Set down the whole listing verbatim.
============================================================
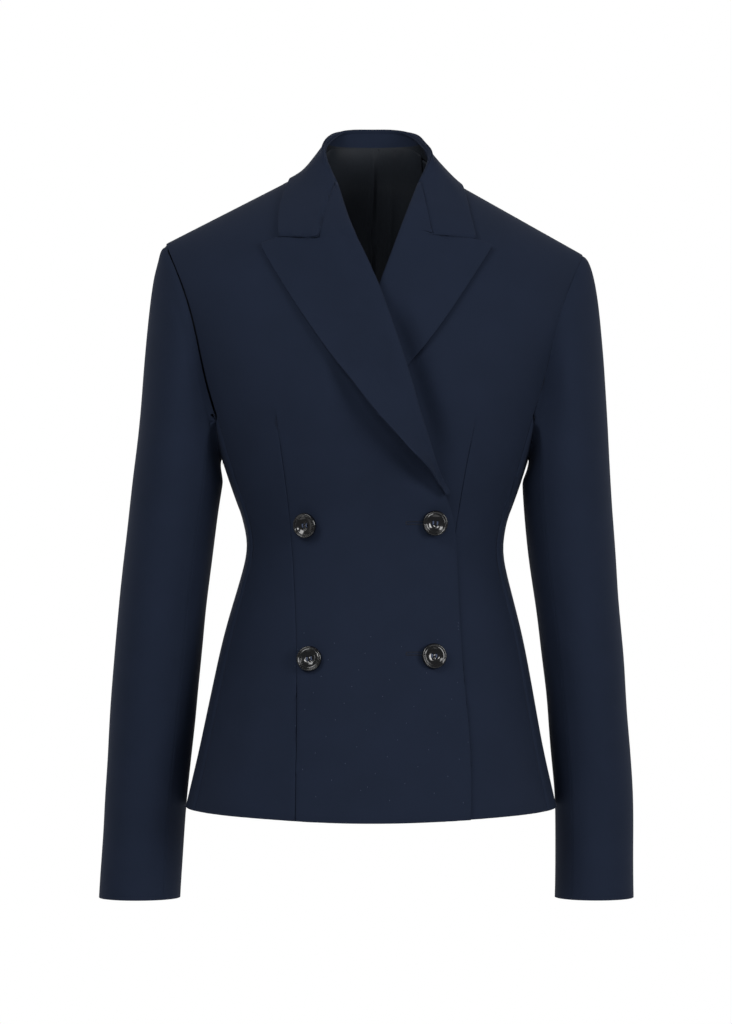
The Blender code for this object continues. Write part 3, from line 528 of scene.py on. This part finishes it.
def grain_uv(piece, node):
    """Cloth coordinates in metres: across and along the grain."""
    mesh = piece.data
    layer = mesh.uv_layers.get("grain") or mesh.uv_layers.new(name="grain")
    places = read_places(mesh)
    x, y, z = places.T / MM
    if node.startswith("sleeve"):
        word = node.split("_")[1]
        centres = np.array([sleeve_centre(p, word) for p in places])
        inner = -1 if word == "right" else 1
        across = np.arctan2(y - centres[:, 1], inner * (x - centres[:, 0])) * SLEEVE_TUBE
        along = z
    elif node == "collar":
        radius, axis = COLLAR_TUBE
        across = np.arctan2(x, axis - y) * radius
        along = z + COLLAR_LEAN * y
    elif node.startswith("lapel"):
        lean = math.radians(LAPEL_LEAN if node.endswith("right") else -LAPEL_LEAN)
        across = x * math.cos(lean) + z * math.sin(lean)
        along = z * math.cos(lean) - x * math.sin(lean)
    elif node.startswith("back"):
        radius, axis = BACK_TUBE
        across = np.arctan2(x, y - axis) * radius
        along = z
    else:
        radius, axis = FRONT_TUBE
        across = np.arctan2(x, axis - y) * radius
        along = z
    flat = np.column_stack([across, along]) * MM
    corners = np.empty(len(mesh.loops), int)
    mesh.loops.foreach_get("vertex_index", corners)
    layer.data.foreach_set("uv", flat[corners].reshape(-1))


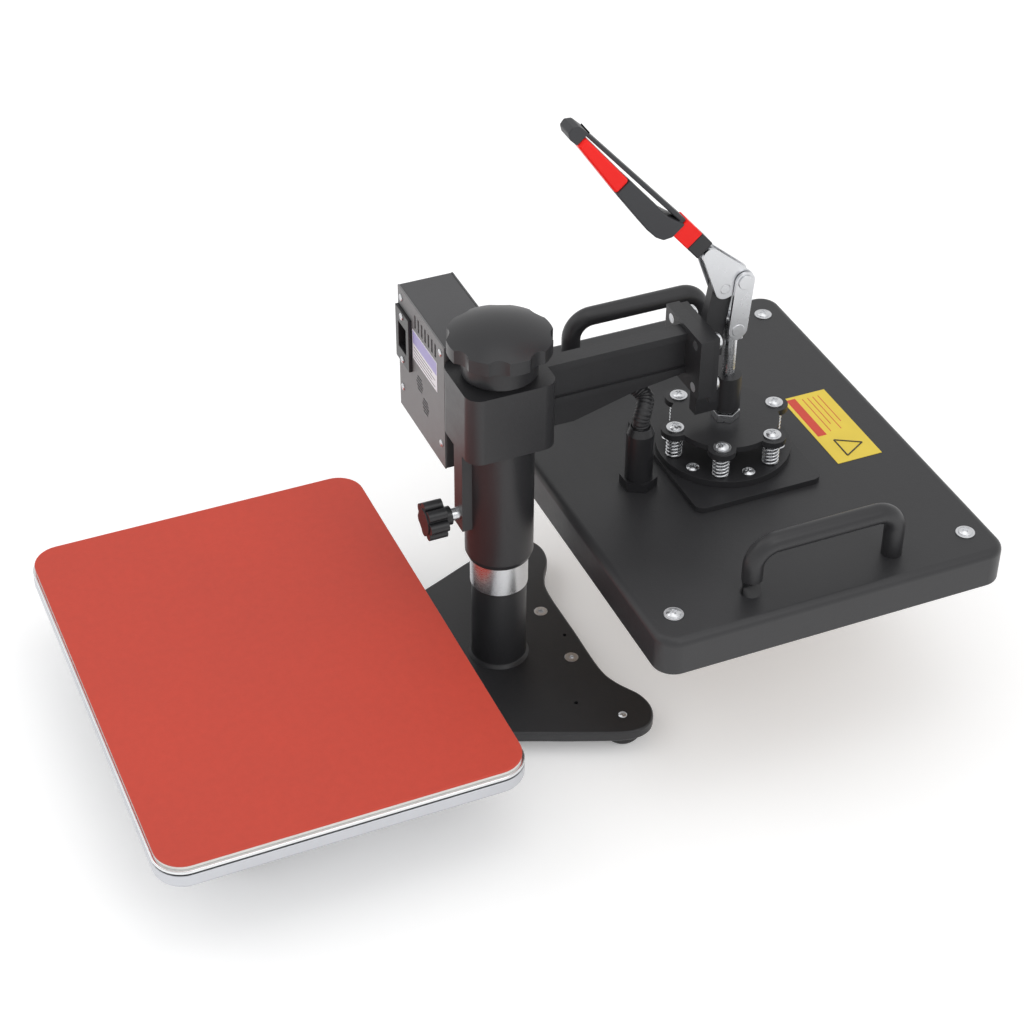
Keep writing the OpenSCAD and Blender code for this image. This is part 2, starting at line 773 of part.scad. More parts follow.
============================================================
• _Exercise output_
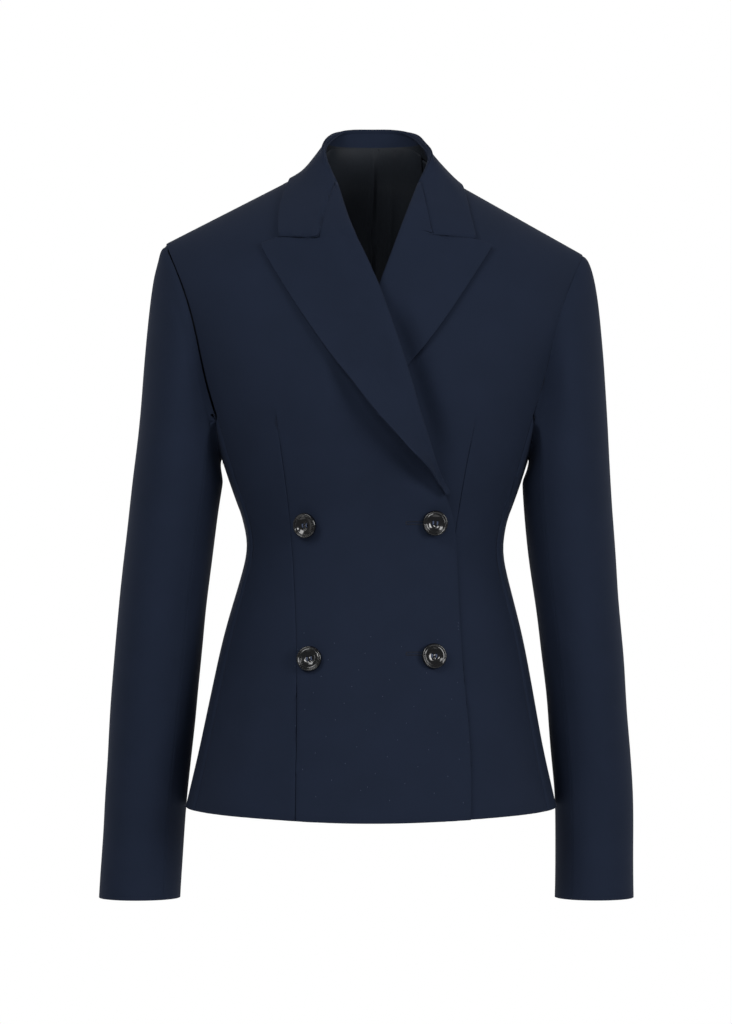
The Blender code for this object continues. Write part 3, from line 528 of scene.py on. This part finishes it.
def grain_uv(piece, node):
    """Cloth coordinates in metres: across and along the grain."""
    mesh = piece.data
    layer = mesh.uv_layers.get("grain") or mesh.uv_layers.new(name="grain")
    places = read_places(mesh)
    x, y, z = places.T / MM
    if node.startswith("sleeve"):
        word = node.split("_")[1]
        centres = np.array([sleeve_centre(p, word) for p in places])
        inner = -1 if word == "right" else 1
        across = np.arctan2(y - centres[:, 1], inner * (x - centres[:, 0])) * SLEEVE_TUBE
        along = z
    elif node == "collar":
        radius, axis = COLLAR_TUBE
        across = np.arctan2(x, axis - y) * radius
        along = z + COLLAR_LEAN * y
    elif node.startswith("lapel"):
        lean = math.radians(LAPEL_LEAN if node.endswith("right") else -LAPEL_LEAN)
        across = x * math.cos(lean) + z * math.sin(lean)
        along = z * math.cos(lean) - x * math.sin(lean)
    elif node.startswith("back"):
        radius, axis = BACK_TUBE
        across = np.arctan2(x, y - axis) * radius
        along = z
    else:
        radius, axis = FRONT_TUBE
        across = np.arctan2(x, axis - y) * radius
        along = z
    flat = np.column_stack([across, along]) * MM
    corners = np.empty(len(mesh.loops), int)
    mesh.loops.foreach_get("vertex_index", corners)
    layer.data.foreach_set("uv", flat[corners].reshape(-1))


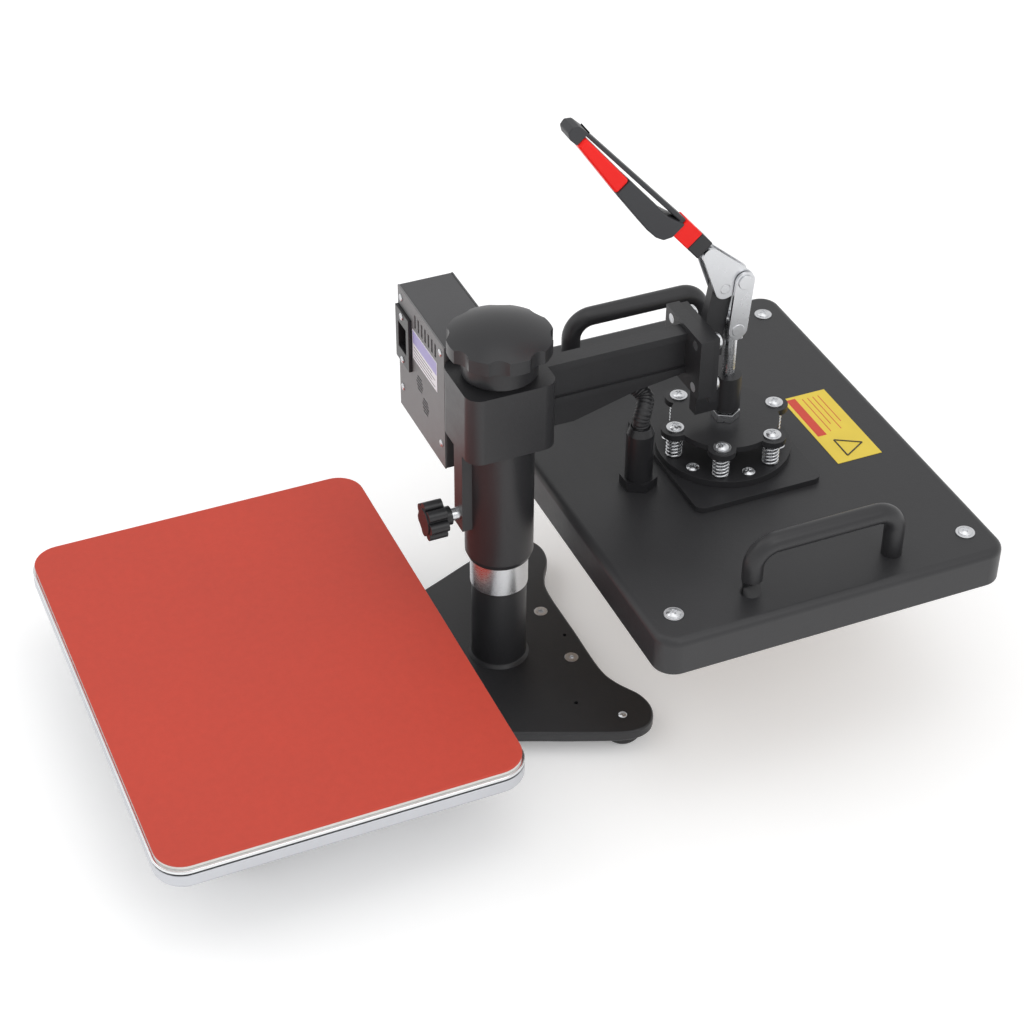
Keep writing the OpenSCAD and Blender code for this image. This is part 2, starting at line 773 of part.scad. More parts follow.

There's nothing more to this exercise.